In retrospect, Lord would have been better served staying with Kill Rock Stars. The label's lack of finance would have forced her into a more stripped-down affair that better suits her voice and songs. It probably is pretty swell to be in the position to have ex-Byrd Roger McGuinn supply his unmistakable ringing guitar on your album ("Lights Are Changing"), but in this case it really isn't necessary. Shadow gets bogged down in her tendency to want to do too much, instead of leaving well enough alone. Apparently, Lord and company neglected to remember that the delicate nature of her previous work was a big part of its charm.
Got No Shadow will most likely do quite well in terms of sales and radio airplay, but--for the sake of Lord's creativity--perhaps it would be better if it didn't. Either way, she could care less. As pleased as she is with the record ("I know that I'll look back in five years and I'm not going to be embarrassed about what the fuck I did on it"), you get the feeling that Lord knows that she is--and most likely, always will be--the scrappy street musician hustling change on Boston's Red Line. To listen to her talk, it seems that she would almost prefer a return to her busking days.

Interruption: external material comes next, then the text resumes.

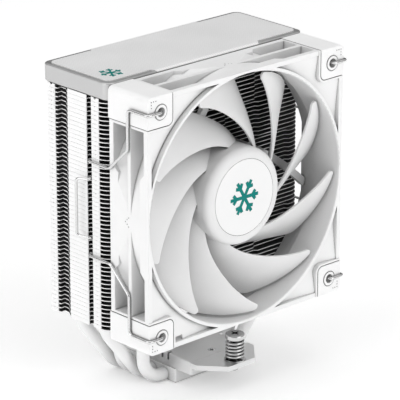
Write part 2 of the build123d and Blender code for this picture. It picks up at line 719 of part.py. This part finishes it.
with BuildPart() as stator_coils:
    for quarter in range(4):
        with BuildSketch(Plane.YZ.offset(8.0)):
            with Locations((-33.5, FAN_Z)):
                Rectangle(9.4, 7.4)
                Rectangle(6.1, 4.1, mode=Mode.SUBTRACT)
        one = extrude(amount=5.0, mode=Mode.PRIVATE)
        add(about_fan(one, 90 * quarter))
save(stator_coils, "stator_coils")

save(fan_ring(-26.6, -25.4, 19.0, TUBE_R + 0.2), "fan_circuit_board")

with BuildPart() as fan_shaft:
    with BuildSketch(facing_front(FAN_BACK - 1.6, FAN_Z)):
        Circle(SHAFT_R)
    extrude(amount=19.6)
save(fan_shaft, "fan_shaft")
save(fan_ring(FAN_BACK - BACK_LABEL_SINK, FAN_BACK - 0.1, BACK_LABEL_R, None), "motor_back_label")

# ---- rotor --------------------------------------------------------------
HUB_ROUND = 3.4
LABEL_R = 17.8
CHORD_LEAST, CHORD_GROWTH, CHORD_MID = 31.8, 21.0, 0.55    # angle that a blade covers, in degrees
TRAIL_Y = -29.0
ROOT_R = 22.2
LEAD_CORNER_R, TRAIL_CORNER_R = 1.8, 4.5
LABEL_GAP, LABEL_SINK = 0.25, 0.3       # the label lies in a shallow recess


def leading_edge(radius):
    """Angle and depth of a blade's leading edge at this radius: swept forward to the tip."""
    t = (TIP_R - radius) / (TIP_R - HUB_R)
    angle = 2.6 - 46.5 * t + 24.4 * t ** 2 - 40.6 * t ** 3
    depth = FAN_FRONT - 0.5 + 2.2 + 9.6 * t - 2.2 * t ** 2
    return angle, depth


def blade_point(radius, along):
    """A point of the blade's middle surface; along runs from leading edge 0 to trailing edge 1."""
    t = (TIP_R - radius) / (TIP_R - HUB_R)
    angle, depth = leading_edge(radius)
    turned = radians(angle - (CHORD_LEAST + CHORD_GROWTH * (t - CHORD_MID) ** 2) * along)
    y = depth + (TRAIL_Y - depth) * (0.6 * along + 0.4 * along ** 2)
    return Vector(radius * cos(turned), y, FAN_Z + radius * sin(turned))


BLADE_ROWS, BLADE_COLUMNS = 9, 9
grid = [
    [blade_point(ROOT_R + (TIP_R - ROOT_R) * i / (BLADE_ROWS - 1), j / (BLADE_COLUMNS - 1))
     for j in range(BLADE_COLUMNS)]
    for i in range(BLADE_ROWS)
]
blade_surface = Face.make_surface_from_array_of_points(grid)
thick_blade = Solid.thicken(blade_surface, BLADE_T / 2).fuse(Solid.thicken(blade_surface, -BLADE_T / 2))


def seen_from_front(radius, along):
    """A blade point in the plane of the fan's face."""
    point = blade_point(radius, along)
    return (point.X, point.Z - FAN_Z)


OUTLINE_RADII = [ROOT_R + 0.3 + (TIP_R - 0.1 - ROOT_R - 0.3) * i / 6 for i in range(7)]
with BuildPart() as blade_outline:
    with BuildSketch(facing_front(HUB_BACK + 5.0, FAN_Z)) as outline:
        with BuildLine():
            lead = Spline(*[seen_from_front(radius, 0.0) for radius in OUTLINE_RADII])
            trail = Spline(*[seen_from_front(radius, 1.0) for radius in OUTLINE_RADII])
            ThreePointArc(lead @ 1, seen_from_front(TIP_R - 0.1, 0.5), trail @ 1)
            Line(lead @ 0, trail @ 0)
        make_face()
        tips = outline.vertices().filter_by(lambda v: hypot(v.X, v.Y) > TIP_R - 1.0)
        fillet(tips.sort_by(Axis.Y)[-1], radius=LEAD_CORNER_R)
        tips = outline.vertices().filter_by(lambda v: hypot(v.X, v.Y) > TIP_R - 1.0)
        fillet(tips.sort_by(Axis.Y)[0], radius=TRAIL_CORNER_R)
    extrude(amount=HUB_BACK + 5.0 - FAN_FRONT + 5.0)
blade = thick_blade.intersect(blade_outline.part).solids().sort_by(SortBy.VOLUME)[-1]

with BuildPart() as rotor:
    with BuildSketch(facing_front(HUB_BACK, FAN_Z)):
        Circle(HUB_R)
    extrude(amount=HUB_BACK - HUB_FRONT)
    fillet(rotor.faces().sort_by(Axis.Y)[0].edges(), radius=HUB_ROUND)
    for number in range(BLADES):
        add(about_fan(blade, 360 / BLADES * number))
    with BuildSketch(facing_front(HUB_BACK + 1.0, FAN_Z)):
        Circle(YOKE_R)
    extrude(amount=HUB_BACK + 1.0 + 44.2, mode=Mode.SUBTRACT)
    with BuildSketch(facing_front(HUB_FRONT, FAN_Z)):
        Circle(LABEL_R + LABEL_GAP)
    extrude(amount=-LABEL_SINK, mode=Mode.SUBTRACT)
    with BuildSketch(facing_front(-43.0, FAN_Z)):
        Circle(3.2)
        Circle(SHAFT_R, mode=Mode.SUBTRACT)
    extrude(amount=1.4)
save(rotor, "rotor")

save(fan_ring(HUB_FRONT, HUB_FRONT + LABEL_SINK, LABEL_R, None), "hub_label")

with BuildPart() as hub_emblem:
    with BuildSketch(facing_front(HUB_FRONT, FAN_Z)):
        add(snowflake(17.0, 1.6))
    extrude(amount=EMBLEM_T)
save(hub_emblem, "hub_emblem")

# ---- wire clips ---------------------------------------------------------
CLIP_FRONT = PAD_FRONT - WIRE_R - 0.45
CLIP_SIDE = FAN / 2 + WIRE_R + 0.25
WIRE_X, WIRE_Y = 58.0, -9.9                                # where the wire lies in the fins' groove


def wire_clip(side):
    """Bent spring wire: hooks in two fan holes, lies in the fins' groove, grip stands out."""
    upper = [
        (HOLE_HALF, CLIP_FRONT + 5.2, HOLE_HALF),
        (HOLE_HALF, CLIP_FRONT, HOLE_HALF),
        (CLIP_SIDE, CLIP_FRONT, HOLE_HALF),
        (CLIP_SIDE, -36.2, HOLE_HALF),
        (CLIP_SIDE, -36.2, 34.0),
        (CLIP_SIDE, -23.8, 22.4),
        (CLIP_SIDE, WIRE_Y, 22.4),
        (WIRE_X, WIRE_Y, 21.4),
        (WIRE_X, WIRE_Y, 14.8),
        (CLIP_SIDE, WIRE_Y, 13.8),
        (63.1, -4.0, 13.4),
    ]
    lower = [(x, y, -z) for x, y, z in reversed(upper)]
    points = [(side * x, y, FAN_Z + z) for x, y, z in upper + lower]
    radii = [1.8, 1.8, 2.2, 2.6, 2.6, 1.1, 1.1, 1.1, 1.1, 1.8]
    with BuildPart() as clip:
        with BuildLine():
            path = FilletPolyline(*points, radius=radii + list(reversed(radii)))
        with BuildSketch(Plane(origin=path @ 0, z_dir=path % 0)):
            Circle(WIRE_R)
        sweep()
    return clip


for side, name in ((-1, "wire_clip_left"), (1, "wire_clip_right")):
    save(wire_clip(side), name)
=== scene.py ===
import json
from math import radians

import bpy
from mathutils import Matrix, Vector


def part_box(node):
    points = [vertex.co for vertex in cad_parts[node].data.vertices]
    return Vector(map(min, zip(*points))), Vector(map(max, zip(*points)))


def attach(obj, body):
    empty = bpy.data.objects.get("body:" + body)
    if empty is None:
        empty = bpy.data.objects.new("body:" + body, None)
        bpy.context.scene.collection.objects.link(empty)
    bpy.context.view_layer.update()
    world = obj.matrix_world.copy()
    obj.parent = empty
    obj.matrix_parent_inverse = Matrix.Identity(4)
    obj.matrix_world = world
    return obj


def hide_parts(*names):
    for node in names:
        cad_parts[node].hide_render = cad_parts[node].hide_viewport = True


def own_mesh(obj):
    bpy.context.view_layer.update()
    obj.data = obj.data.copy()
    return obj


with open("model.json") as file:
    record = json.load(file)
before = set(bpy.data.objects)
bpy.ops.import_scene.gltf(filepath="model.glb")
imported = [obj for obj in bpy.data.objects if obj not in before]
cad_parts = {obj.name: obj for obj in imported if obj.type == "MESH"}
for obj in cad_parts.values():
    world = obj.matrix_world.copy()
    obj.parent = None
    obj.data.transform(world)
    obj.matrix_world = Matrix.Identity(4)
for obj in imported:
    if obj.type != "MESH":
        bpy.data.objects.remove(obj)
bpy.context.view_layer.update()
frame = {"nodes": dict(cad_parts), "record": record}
nodes = frame["nodes"]
scene = bpy.context.scene
MM = 0.001


# ---- camera, floor and light --------------------------------------------
CAMERA_AT = Vector((-850.9, -932.3, 537.2)) * MM
CAMERA_DOWN, CAMERA_YAW = 19.893, 42.905
CAMERA_LENS = 261.85
CLIP_NEAR, CLIP_FAR = 0.05, 20.0
SKY = ((0.0, 0.8), (0.075, 0.8), (0.11, 0.02), (0.3, 0.02), (0.6, 0.66))    # height of direction, brightness
FLOOR_HALF = 6.0
FLOOR_GLOW = 0.23
AIM = Vector((0, 0, 0.08))


def grey(value):
    return (value, value, value)


def add_camera():
    """The camera stands in front, to the left and above, far enough away to flatten perspective."""
    data = bpy.data.cameras.new("camera")
    data.lens = CAMERA_LENS
    data.sensor_width = 36.0
    data.clip_start = CLIP_NEAR
    data.clip_end = CLIP_FAR
    camera = bpy.data.objects.new("camera", data)
    camera.location = CAMERA_AT
    camera.rotation_euler = (radians(90 - CAMERA_DOWN), 0, radians(-CAMERA_YAW))
    scene.collection.objects.link(camera)
    scene.camera = camera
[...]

"This record, what I'm doing now, I realize that 99 percent of it is bullshit," she admits. "I don't know whether I'm coming or going when it comes to the press and the media and the labels and the radio stations, but when I go in the subways and I'm one-on-one, and there's a woman down there, or a man--or say it's a nun, a 45-year-old nun who has absolutely no clue that I'm on the WORK Group--and they say, 'You really made my day'; that is my absolute reality, and it grounds me.
"If somebody likes the album, that's great, but those one-on-one, immediate gratification situations, I can look in their eyes and know that I'm all right. I can see the song being listened to. I'm experiencing the song--whether it's mine or somebody else's--with these other people. Maybe there's just five or two of them, but we're all in that same moment together."
Mary Lou Lord plays the Galaxy Club on Wednesday, March 11.